Goal: Find the string "handed" in the data, then copy every line where it is found.

Items:
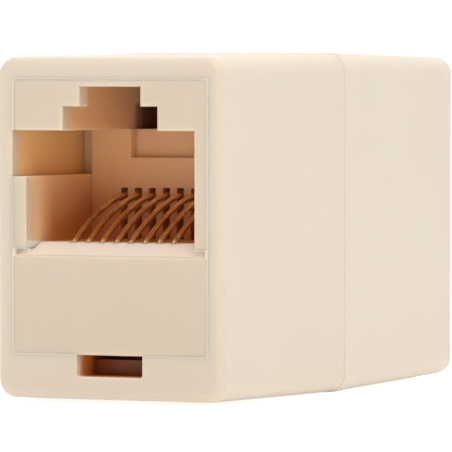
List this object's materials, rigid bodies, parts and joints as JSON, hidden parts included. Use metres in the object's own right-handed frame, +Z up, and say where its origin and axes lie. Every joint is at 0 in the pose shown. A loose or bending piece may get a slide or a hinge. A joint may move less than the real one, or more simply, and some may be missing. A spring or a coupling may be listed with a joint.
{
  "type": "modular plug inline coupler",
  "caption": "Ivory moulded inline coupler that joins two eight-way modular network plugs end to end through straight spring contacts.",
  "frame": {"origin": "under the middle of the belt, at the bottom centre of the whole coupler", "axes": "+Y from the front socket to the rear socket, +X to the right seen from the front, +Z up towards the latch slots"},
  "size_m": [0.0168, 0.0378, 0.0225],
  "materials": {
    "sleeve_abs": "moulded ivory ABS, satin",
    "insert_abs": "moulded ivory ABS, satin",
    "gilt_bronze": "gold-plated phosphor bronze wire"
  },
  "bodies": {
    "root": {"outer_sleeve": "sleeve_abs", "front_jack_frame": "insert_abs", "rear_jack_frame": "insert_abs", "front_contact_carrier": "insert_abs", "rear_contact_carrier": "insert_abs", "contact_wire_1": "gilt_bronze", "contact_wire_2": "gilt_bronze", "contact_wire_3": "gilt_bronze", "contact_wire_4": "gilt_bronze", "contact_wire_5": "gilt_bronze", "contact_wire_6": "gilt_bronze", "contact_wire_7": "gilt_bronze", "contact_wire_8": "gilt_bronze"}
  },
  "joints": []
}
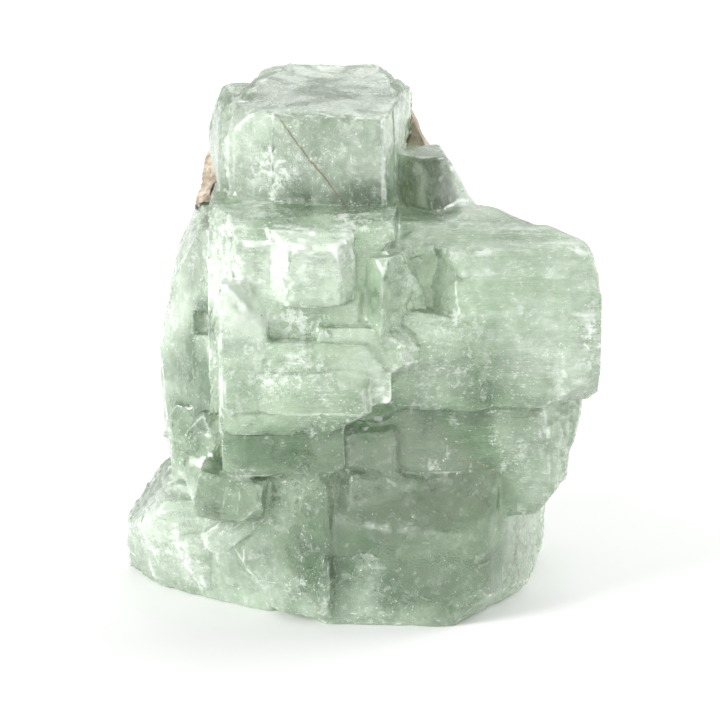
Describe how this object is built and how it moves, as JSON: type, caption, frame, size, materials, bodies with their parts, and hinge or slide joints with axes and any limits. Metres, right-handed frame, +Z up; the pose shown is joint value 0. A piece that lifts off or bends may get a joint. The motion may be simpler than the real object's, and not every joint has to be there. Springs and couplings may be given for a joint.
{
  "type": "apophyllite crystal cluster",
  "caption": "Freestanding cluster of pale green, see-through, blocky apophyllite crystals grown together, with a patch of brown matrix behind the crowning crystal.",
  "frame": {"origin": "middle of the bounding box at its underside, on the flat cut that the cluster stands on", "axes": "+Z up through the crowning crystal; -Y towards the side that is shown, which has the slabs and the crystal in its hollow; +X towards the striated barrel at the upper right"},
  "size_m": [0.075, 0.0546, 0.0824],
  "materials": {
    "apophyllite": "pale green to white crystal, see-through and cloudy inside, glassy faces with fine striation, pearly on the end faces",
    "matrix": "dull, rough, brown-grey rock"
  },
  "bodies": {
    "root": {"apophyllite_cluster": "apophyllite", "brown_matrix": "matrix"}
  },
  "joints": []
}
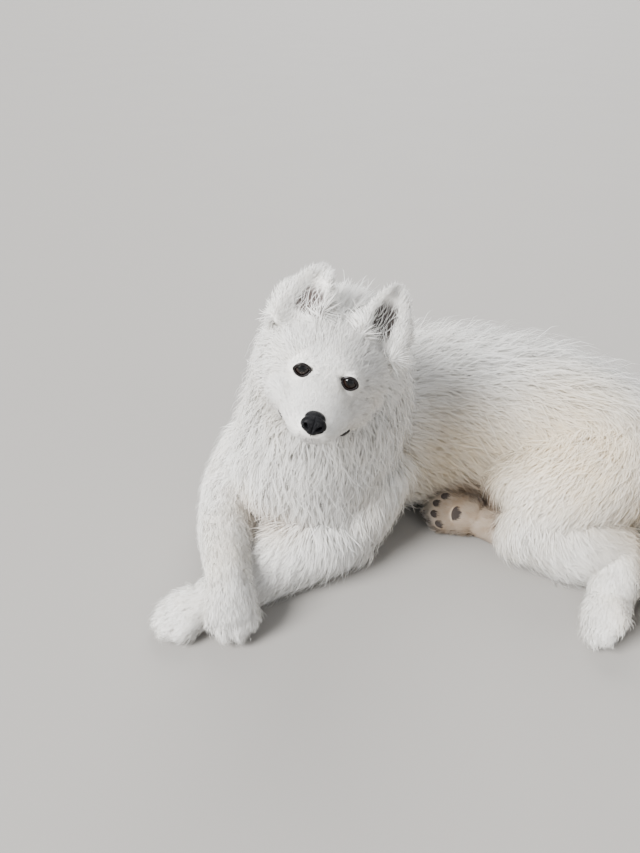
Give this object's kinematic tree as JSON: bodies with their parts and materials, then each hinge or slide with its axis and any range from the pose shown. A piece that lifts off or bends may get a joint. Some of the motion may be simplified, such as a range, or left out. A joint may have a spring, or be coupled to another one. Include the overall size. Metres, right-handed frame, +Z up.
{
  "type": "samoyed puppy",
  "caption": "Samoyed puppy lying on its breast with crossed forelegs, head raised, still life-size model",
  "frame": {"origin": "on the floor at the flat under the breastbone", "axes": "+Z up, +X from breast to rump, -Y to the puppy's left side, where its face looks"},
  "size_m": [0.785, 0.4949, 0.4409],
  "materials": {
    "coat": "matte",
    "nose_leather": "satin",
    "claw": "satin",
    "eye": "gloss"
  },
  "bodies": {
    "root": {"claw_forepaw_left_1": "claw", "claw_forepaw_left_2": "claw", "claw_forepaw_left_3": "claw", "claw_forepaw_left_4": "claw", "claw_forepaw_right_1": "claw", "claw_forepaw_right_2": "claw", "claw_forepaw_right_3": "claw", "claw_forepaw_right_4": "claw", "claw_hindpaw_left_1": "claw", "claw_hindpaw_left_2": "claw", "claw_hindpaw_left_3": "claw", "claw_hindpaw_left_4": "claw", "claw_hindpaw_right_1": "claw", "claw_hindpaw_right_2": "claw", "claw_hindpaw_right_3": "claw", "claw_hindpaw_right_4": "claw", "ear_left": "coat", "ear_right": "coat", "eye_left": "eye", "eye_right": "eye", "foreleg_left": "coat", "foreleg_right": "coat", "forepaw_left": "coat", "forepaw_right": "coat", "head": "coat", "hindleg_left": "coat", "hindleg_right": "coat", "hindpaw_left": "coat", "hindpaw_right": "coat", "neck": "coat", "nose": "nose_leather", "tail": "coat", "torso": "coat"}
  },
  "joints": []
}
--
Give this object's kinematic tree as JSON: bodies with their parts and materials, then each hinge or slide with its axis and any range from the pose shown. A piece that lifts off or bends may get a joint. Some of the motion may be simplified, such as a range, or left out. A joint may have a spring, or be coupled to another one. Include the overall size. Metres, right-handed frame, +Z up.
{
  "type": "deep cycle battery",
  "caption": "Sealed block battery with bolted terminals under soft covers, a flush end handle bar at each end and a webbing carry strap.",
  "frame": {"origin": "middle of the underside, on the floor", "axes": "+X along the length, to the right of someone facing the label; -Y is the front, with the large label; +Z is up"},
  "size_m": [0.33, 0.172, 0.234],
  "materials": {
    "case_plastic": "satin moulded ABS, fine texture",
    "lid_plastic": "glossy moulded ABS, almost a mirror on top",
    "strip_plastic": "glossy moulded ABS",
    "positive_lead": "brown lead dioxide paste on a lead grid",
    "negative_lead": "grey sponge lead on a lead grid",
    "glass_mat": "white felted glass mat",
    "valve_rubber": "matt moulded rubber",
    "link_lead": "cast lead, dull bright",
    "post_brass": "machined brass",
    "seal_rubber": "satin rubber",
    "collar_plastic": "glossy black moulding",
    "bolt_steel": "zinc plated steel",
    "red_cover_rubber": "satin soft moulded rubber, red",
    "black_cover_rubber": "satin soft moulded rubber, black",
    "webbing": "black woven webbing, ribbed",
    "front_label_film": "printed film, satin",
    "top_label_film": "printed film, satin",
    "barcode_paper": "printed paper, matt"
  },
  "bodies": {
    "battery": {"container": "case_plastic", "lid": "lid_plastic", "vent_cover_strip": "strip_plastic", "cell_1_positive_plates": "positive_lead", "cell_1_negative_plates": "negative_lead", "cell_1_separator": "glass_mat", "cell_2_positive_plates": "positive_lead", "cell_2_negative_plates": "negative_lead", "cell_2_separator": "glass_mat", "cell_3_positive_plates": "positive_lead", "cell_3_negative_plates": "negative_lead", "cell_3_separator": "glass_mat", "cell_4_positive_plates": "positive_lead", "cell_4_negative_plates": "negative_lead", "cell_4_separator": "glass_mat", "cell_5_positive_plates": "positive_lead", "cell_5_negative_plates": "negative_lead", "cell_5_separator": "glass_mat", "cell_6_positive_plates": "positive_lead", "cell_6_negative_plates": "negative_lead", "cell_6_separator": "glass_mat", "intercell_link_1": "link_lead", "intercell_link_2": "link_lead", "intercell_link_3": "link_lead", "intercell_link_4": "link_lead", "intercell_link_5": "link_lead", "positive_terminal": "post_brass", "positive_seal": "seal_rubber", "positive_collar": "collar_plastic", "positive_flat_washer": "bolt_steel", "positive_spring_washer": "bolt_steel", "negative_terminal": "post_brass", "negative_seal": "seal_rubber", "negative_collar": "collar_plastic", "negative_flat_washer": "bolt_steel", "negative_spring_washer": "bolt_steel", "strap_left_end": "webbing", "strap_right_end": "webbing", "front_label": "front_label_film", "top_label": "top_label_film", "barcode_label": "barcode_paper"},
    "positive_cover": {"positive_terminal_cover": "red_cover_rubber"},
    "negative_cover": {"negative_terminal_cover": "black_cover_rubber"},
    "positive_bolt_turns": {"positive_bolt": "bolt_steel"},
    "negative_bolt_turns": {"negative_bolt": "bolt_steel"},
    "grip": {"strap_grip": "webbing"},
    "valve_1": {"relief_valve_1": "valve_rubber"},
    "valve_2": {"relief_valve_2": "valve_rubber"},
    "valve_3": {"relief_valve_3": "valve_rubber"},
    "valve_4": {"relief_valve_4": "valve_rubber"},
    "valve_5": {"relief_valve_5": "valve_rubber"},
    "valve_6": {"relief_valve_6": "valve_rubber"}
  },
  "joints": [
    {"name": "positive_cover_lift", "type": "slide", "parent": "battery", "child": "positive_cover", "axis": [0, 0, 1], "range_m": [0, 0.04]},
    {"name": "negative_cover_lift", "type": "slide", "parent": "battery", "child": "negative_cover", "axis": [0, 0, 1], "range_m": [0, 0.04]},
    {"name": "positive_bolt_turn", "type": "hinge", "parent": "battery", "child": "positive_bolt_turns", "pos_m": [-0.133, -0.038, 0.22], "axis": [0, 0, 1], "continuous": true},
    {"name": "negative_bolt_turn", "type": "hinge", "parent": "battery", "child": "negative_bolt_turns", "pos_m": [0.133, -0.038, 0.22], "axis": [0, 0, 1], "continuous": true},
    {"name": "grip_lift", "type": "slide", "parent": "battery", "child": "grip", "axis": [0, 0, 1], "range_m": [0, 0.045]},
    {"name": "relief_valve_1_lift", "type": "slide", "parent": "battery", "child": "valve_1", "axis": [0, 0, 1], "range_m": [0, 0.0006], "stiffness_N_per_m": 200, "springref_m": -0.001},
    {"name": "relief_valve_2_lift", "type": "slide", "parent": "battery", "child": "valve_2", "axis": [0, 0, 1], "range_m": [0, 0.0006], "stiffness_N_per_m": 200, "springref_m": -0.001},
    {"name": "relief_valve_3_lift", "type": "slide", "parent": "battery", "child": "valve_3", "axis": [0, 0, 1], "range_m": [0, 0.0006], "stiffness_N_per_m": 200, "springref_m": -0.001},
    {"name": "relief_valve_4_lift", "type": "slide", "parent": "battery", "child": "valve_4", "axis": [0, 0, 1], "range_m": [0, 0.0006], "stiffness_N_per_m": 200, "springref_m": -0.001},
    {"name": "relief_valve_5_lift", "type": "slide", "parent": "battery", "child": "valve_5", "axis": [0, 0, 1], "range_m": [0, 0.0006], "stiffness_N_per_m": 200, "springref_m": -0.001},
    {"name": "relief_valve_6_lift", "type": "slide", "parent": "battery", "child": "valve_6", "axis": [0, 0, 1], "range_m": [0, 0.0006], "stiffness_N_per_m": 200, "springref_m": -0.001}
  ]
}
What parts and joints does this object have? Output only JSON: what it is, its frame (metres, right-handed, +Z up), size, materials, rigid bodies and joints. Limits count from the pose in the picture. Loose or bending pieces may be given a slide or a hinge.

Complete output:
List this object's materials, rigid bodies, parts and joints as JSON, hidden parts included. Use metres in the object's own right-handed frame, +Z up, and say where its origin and axes lie. Every joint is at 0 in the pose shown. A loose or bending piece may get a slide or a hinge. A joint may move less than the real one, or more simply, and some may be missing. A spring or a coupling may be listed with a joint.
Describe how this object is built and how it moves, as JSON: type, caption, frame, size, materials, bodies with their parts, and hinge or slide joints with axes and any limits. Metres, right-handed frame, +Z up; the pose shown is joint value 0. A piece that lifts off or bends may get a joint. The motion may be simpler than the real object's, and not every joint has to be there. Springs and couplings may be given for a joint.
Give this object's kinematic tree as JSON: bodies with their parts and materials, then each hinge or slide with its axis and any range from the pose shown. A piece that lifts off or bends may get a joint. Some of the motion may be simplified, such as a range, or left out. A joint may have a spring, or be coupled to another one. Include the overall size. Metres, right-handed frame, +Z up.
Give this object's kinematic tree as JSON: bodies with their parts and materials, then each hinge or slide with its axis and any range from the pose shown. A piece that lifts off or bends may get a joint. Some of the motion may be simplified, such as a range, or left out. A joint may have a spring, or be coupled to another one. Include the overall size. Metres, right-handed frame, +Z up.
What parts and joints does this object have? Output only JSON: what it is, its frame (metres, right-handed, +Z up), size, materials, rigid bodies and joints. Limits count from the pose in the picture. Loose or bending pieces may be given a slide or a hinge.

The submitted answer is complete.